Warning: Removed 2 rows containing non-finite values (`stat_bin()`).

Warning: Removed 2 rows containing non-finite values (`stat_boxplot()`).

Warning: Removed 2 rows containing non-finite values (`stat_density()`).

TRUE / FALSE

  • The distribution of penguin weights in this sample is left skewed.
  • The distribution of penguin weights in this sample is unimodal.

Bivariate analysis

Bivariate analysis

Analyzing the relationship between two variables:

  • Numerical + numerical: scatterplot

  • Numerical + categorical: side-by-side box plots, violin plots, etc.
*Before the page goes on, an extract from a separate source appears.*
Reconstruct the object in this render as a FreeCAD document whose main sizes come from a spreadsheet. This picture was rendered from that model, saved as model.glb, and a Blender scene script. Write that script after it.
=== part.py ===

  • Categorical + categorical: stacked bar plots

  • Using an aesthetic (e.g., fill, color, shape, etc.) or facets to represent the second variable in any plot

Side-by-side box plots

ggplot(
  penguins,
  aes(
    x = body_mass_g,
    y = species
    )
  ) +
  geom_boxplot()
Warning: Removed 2 rows containing non-finite values (`stat_boxplot()`).
Warning: Removed 2 rows containing non-finite values (`stat_boxplot()`).

Density plots

ggplot(
  penguins,
  aes(
    x = body_mass_g,
    color = species
    )
  ) +
  geom_density()
Warning: Removed 2 rows containing non-finite values (`stat_density()`).
Warning: Removed 2 rows containing non-finite values (`stat_density()`).

Density plots

ggplot(
  penguins,
  aes(
    x = body_mass_g,
    color = species,
    fill = species
    )
  ) +
  geom_density()
Warning: Removed 2 rows containing non-finite values (`stat_density()`).
Warning: Removed 2 rows containing non-finite values (`stat_density()`).

Density plots

ggplot(
  penguins,
  aes(
    x = body_mass_g,
    color = species,
    fill = species
    )
  ) +
  geom_density(
    alpha = 0.5
  )
Warning: Removed 2 rows containing non-finite values (`stat_density()`).
Warning: Removed 2 rows containing non-finite values (`stat_density()`).

Density plots

ggplot(
  penguins,
  aes(
    x = body_mass_g,
    color = species,
    fill = species
    )
  ) +
  geom_density(
    alpha = 0.5
  ) +
  theme(
    legend.position = "bottom"
  )
Warning: Removed 2 rows containing non-finite values (`stat_density()`).
Warning: Removed 2 rows containing non-finite values (`stat_density()`).